While most Chinese honor their ancestors on Tomb Sweeping Day, Tao Ye spent a lot of this year's holiday remembering a classmate from primary school who died of cancer a decade ago.
"She was the second person in our class to die of cancer. Another had passed away from the same cause a year earlier. She was also 43," Tao said. Given that her grandparents both lived into their 90s, Tao was shocked that her friends died at such a relatively young age.
"I never thought people could die aged just 40 or 50 - it should be the golden period of one's life, shouldn't it?" said the 53-year-old from Beijing.
The average life expectancy in China in 2010 was 74.8 years, an increase of 3.4 years from 2000, according to the National Bureau of Statistics.
However, longer life expectancy is often accompanied by a decrease in "health-adjusted life expectancy", or HALE, as defined by the World Health Organization. The HALE index indicates the average number of years a person can expect to live in "full health" by taking into account the years spent in less than full health because of disease and/or injury.
According to a report released by the World Bank, China's HALE was 66 years in 2011. The figure was 10 years less than that of most G20 countries, including the United States, Japan, Germany and Russia. Conditions such as cardiovascular disease and cancer kill more than 10,000 people in China every day, and the "incidence ages" - that is, the age at which the conditions are diagnosed - are falling, posing an increased threat to middle-aged people.

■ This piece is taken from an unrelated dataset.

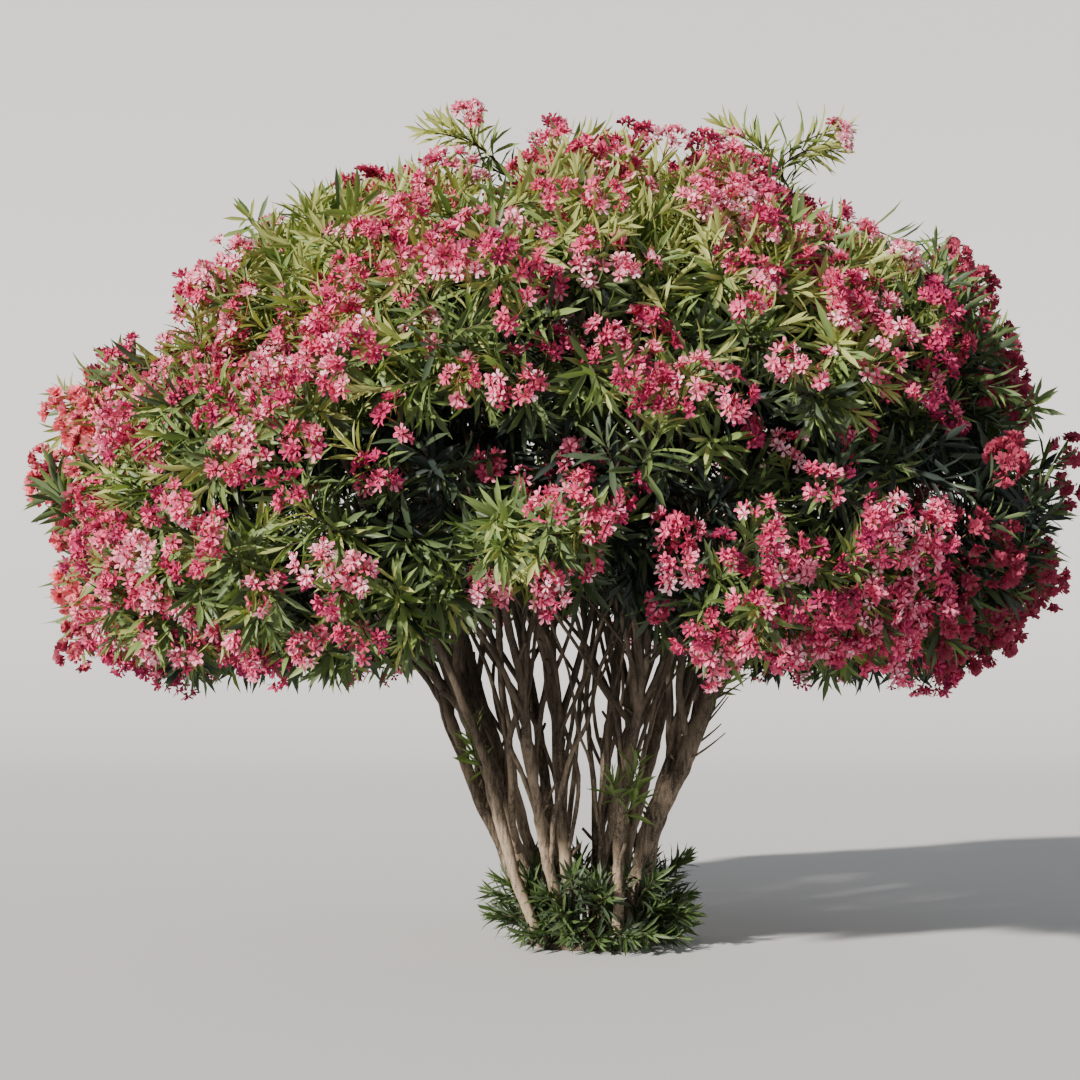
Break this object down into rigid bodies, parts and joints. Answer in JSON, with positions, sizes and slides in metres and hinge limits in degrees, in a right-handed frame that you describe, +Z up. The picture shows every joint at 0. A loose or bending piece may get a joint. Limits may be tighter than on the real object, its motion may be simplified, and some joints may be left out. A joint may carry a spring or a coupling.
{
  "type": "oleander shrub",
  "caption": "Multi-stemmed oleander rooted in the ground, with leaning bare stems, a wide domed crown of narrow leaves and pink flower trusses, and leafy shoots round its foot.",
  "frame": {"origin": "centre of the flat cut under the root crown, at ground level", "axes": "+Z up out of the ground, -Y towards the side that faces the picture's viewer, +X to the viewer's right"},
  "size_m": [4.2199, 3.8603, 3.4284],
  "materials": {
    "bark": "rough grey-brown bark with pale corky spots",
    "young_bark": "smoother olive-brown young bark",
    "foliage": "leathery dark green leaves with rose-pink blossom"
  },
  "bodies": {
    "root": {"root_crown": "bark", "stem_outer_1": "bark", "stem_outer_2": "bark", "stem_outer_3": "bark", "stem_outer_4": "bark", "stem_outer_5": "bark", "stem_outer_6": "bark", "stem_outer_7": "bark", "stem_outer_8": "bark", "stem_inner_1": "bark", "stem_inner_2": "bark", "stem_inner_3": "bark", "stem_inner_4": "bark", "stem_inner_5": "bark", "stem_inner_6": "bark", "bough_skirt_1": "young_bark", "bough_skirt_2": "young_bark", "bough_skirt_3": "young_bark", "bough_skirt_4": "young_bark", "bough_skirt_5": "young_bark", "bough_skirt_6": "young_bark", "bough_skirt_7": "young_bark", "bough_skirt_8": "young_bark", "bough_skirt_9": "young_bark", "bough_top": "young_bark", "foliage_skirt_1": "foliage", "foliage_skirt_2": "foliage", "foliage_skirt_3": "foliage", "foliage_skirt_4": "foliage", "foliage_skirt_5": "foliage", "foliage_skirt_6": "foliage", "foliage_skirt_7": "foliage", "foliage_skirt_8": "foliage", "foliage_skirt_9": "foliage", "foliage_shoulder_1": "foliage", "foliage_shoulder_2": "foliage", "foliage_shoulder_3": "foliage", "foliage_shoulder_4": "foliage", "foliage_shoulder_5": "foliage", "foliage_shoulder_6": "foliage", "foliage_shoulder_7": "foliage", "foliage_shoulder_8": "foliage", "foliage_upper_1": "foliage", "foliage_upper_2": "foliage", "foliage_upper_3": "foliage", "foliage_upper_4": "foliage", "foliage_upper_5": "foliage", "foliage_upper_6": "foliage", "foliage_top": "foliage", "basal_shoots_1": "foliage", "basal_shoots_2": "foliage", "basal_shoots_3": "foliage", "basal_shoots_4": "foliage", "basal_shoots_5": "foliage"}
  },
  "joints": []
}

For example, statistics from the National Health and Family Planning Commission show that during the last 20 years, the average incidence age for liver cancer patients in China has fallen to between 35 and 55, from 45 to 55.
According to Hong Zhaoguang, a Beijing-based cardiologist, in recent years China has witnessed a marked decline in the ages at which a range of diseases and conditions are becoming apparent. "The middle-aged are facing the greatest health challenge from a number of diseases that we used to associate with people aged 60 and older," he said.
On World Parkinson's Disease Day - which falls annually on April 11, the birthday of James Parkinson, the pioneering doctor who first described the symptoms of the condition - news reports from several provinces indicated a rise in the number of people in their 40s being treated for the disease. Age is the largest risk factor for the development and progression of Parkinson's disease, and the condition has traditionally been most commonly associated with people aged 60 or older.